Según algunos, un espectro estaría recorriendo Europa e incluso el mundo. No el del comunismo, como escribía Marx en El Manifiesto, sino el del “proteccionismo”. En la Unión Europea (UE), el tema se centra en los préstamos (con un interés del 8%) de 6.000 millones de euros que Nicolás Sarkozy aceptó conceder a los constructores Renault y Peugeot, a cambio de que no haya ni deslocalización de sus plantas de producción en Francia durante el periodo del préstamo (cinco años), ni despidos en 2009. Condiciones consideradas “proteccionistas” y, por lo tanto, altamente criticadas por varios gobiernos de la UE. La Comisión Europea, con sus habituales obsesiones, pretende por otra parte examinarlas con lupa, por si llegaran a contravenir los sacrosantos principios de la “competencia libre y no falseada” que constituyen los pilares ideológicos de todos los tratados europeos, desde el de Roma hasta el de Lisboa.

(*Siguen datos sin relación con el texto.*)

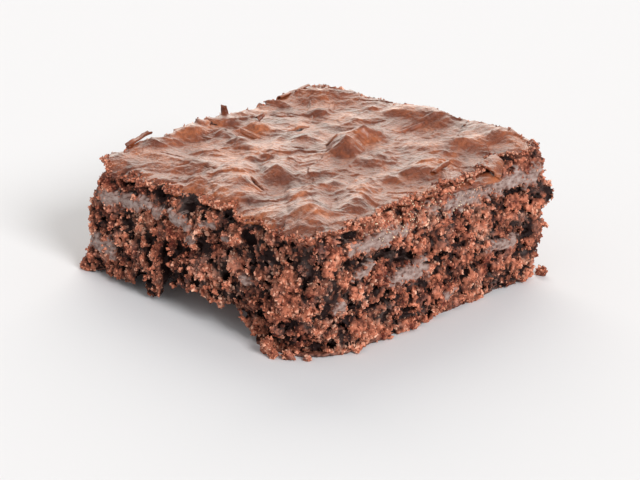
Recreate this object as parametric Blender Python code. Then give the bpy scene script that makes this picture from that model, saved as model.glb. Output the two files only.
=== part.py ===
"""One square of chocolate brownie, cut by eye from an eight-inch tin.

The cake is one solid. A cube is cut into a fine grid and every point of it is moved to its place on the brownie:
a rounded square in plan that leans a little, four cut sides with a lumpy crumb, a crinkled crust that climbs
towards the back and hangs over the sides as a thin lip, and a flat base with a hollow where crumb has dropped
out under the near cut. Metres, +Z up. +X runs along the near cut and +Y along the right-hand cut.
"""

from itertools import product

import bmesh
import bpy
import numpy as np

MM = 0.001

# Driving dimensions
BASE = np.array([71.0, 66.0]) * MM  # the square at the board, along the near cut and the right-hand cut
TOP = np.array([66.0, 66.0]) * MM  # the same at the crust
LEAN = np.array([0.5, 3.1]) * MM  # how far the middle of the top lies from that of the base
HEIGHT = 26.6 * MM  # board to crust, as a mean
RISE = np.array([0.5, 1.7]) * MM  # how much the crust climbs from the middle to the +X and +Y sides
CORNER = 3.4 * MM  # radius of the upright corners in plan

# The crust and its lip
LIP_OUT = 0.5 * MM  # how far the lip stands out from the crumb below it, more or less
LIP_UNEVEN = 0.7 * MM
LIP_THICK = 1.3 * MM
GROOVE_IN = 0.7 * MM  # the crumb drawn in under the lip
GROOVE_TALL = 2.4 * MM
ROLL = 0.7 * MM  # how far the crust turns down at its edge
ROLL_WIDTH = 2.6 * MM

# The hollow under the near cut
HOLLOW_X = -1.5 * MM  # its middle along the near cut
HOLLOW_HALF = 19.5 * MM
HOLLOW_HIGH = 5.6 * MM
HOLLOW_DEEP = 11.0 * MM
HOLLOW_STEEP = 1.6  # 1 slopes from the middle of its roof; more leaves the roof flat for longer

# The foot, where the sides meet the base
FOOT = 0.7 * MM  # its rounding
FOOT_TALL = 1.6 * MM
WORN_CORNER = 13.0 * MM  # radius in plan of the near right-hand corner, which is worn at the board
WORN_TALL = 18.0 * MM

# Rows and columns of the grid
COLUMNS = 36
ROWS = 15

# Knobs of crumb that stand out of the sides, in mm: x, y, z, radius, how far out
KNOBS = (
    (33.0, 32.0, 17.0, 4.5, 3.0),
    (33.0, 32.0, 6.5, 5.5, 2.0),
    (-33.0, -32.0, 26.0, 4.5, -1.2),
    (-34.0, -32.0, 15.0, 5.0, 1.0),
    (-35.0, -32.0, 3.0, 4.0, 0.9),
    (24.0, -31.0, 9.0, 6.0, 1.0),
    (-10.7, -32.0, 9.0, 4.5, 1.4),
    (-28.0, -32.0, 20.0, 5.0, 0.9),
)

# Folds of the crust, in mm: middle x, y, heading in degrees, half length, half width, height
FOLDS = (
    (-31.0, -6.0, 90.0, 24.0, 4.5, 1.7),
    (10.0, 34.0, 0.0, 24.0, 4.5, 1.5),
    (-27.0, 29.0, 40.0, 11.0, 5.5, 1.7),
    (2.0, 15.0, 62.0, 6.5, 2.8, 1.7),
    (7.0, 6.0, 38.0, 10.0, 1.7, 0.9),
    (-19.0, -18.5, 14.0, 12.0, 2.3, 0.9),
    (-17.0, -4.5, 6.0, 11.0, 2.4, 1.0),
    (-23.0, 6.0, 30.0, 8.0, 2.2, 0.9),
    (0.0, 31.0, 20.0, 8.5, 3.0, 1.1),
    (21.0, 25.0, 70.0, 8.0, 3.2, 1.1),
    (16.0, -9.0, 60.0, 7.0, 2.0, 0.9),
    (24.0, -22.0, 50.0, 8.0, 2.2, 0.8),
    (4.0, -24.0, 10.0, 9.0, 2.4, 0.6),
    (24.0, 6.0, 75.0, 6.5, 2.2, 0.8),
    (-8.0, 22.0, -30.0, 6.0, 2.2, 0.8),
)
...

Nadie puede creer en el éxito del plan de rescate de Renault y Peugeot en un contexto de recesión; además, ambas empresas ya han anunciado la supresión de varios miles de puestos de trabajo. De todas formas, para alcanzar su objetivo, este plan no sólo no es demasiado “proteccionista” sino que lo es insuficientemente. Los automóviles fabricados en otro Estado miembros de la Unión Europea de idéntica productividad, pero con normas salariales menos elevadas que en Francia o en Alemania, serán siempre más “competitivos”. Y ni qué hablar de aquéllos fabricados fuera de Europa y reexportados. La única forma que Nicolás Sarkozy ha encontrado para reducir esta diferencia de competitividad ha sido suprimir un impuesto a las empresas, la tasa profesional, que reducirá en 8 mil millones de euros los ingresos fiscales, y por ende el financiamiento de los servicios públicos y de la seguridad social.
Es evidente que el libre comercio, ya sea a escala europea o a escala mundial, no sólo pone en competencia bienes y servicios: pone en competencia sistemas sociales. La UE, que debería ser un espacio de solidaridad, se transforma en una herramienta de desmantelamiento de los logros alcanzados tras décadas de luchas de los trabajadores. Y esta espiral descendente no tiene límites: en términos de normas sociales y ambientales, siempre habrá un país menos exigente que el menos exigente de turno.
En estas condiciones, es comprensible que la UE aparezca más como un revulsivo y un peligro que como una muralla protectora. En buena lógica, una de dos: o procede a una armonización social y fiscal hacia lo alto, pasando a ser un perímetro de solidaridad, lo que no quita una competencia razonable en otros aspectos (innovación, calidad, servicio de posventa, etc.), o bien se resigna a que esta solidaridad se ejerza a escala nacional, lo que implica efectivamente medidas de protección, incluso con respecto a otros miembros de la UE.
No nos hagamos ilusiones: los gobiernos y la Comisión no quieren ni la primera ni la segunda solución. Pues los tratados europeos fueron concebidos precisamente para favorecer el dumping social intraeuropeo y conducir a la deflación salarial. El libre comercio a escala internacional, especialmente con el coloso comercial que es China, no hace más que intensificar esta presión. No solo plantea un problema de empleo y de nivel de salarios, plantea un problema de civilización.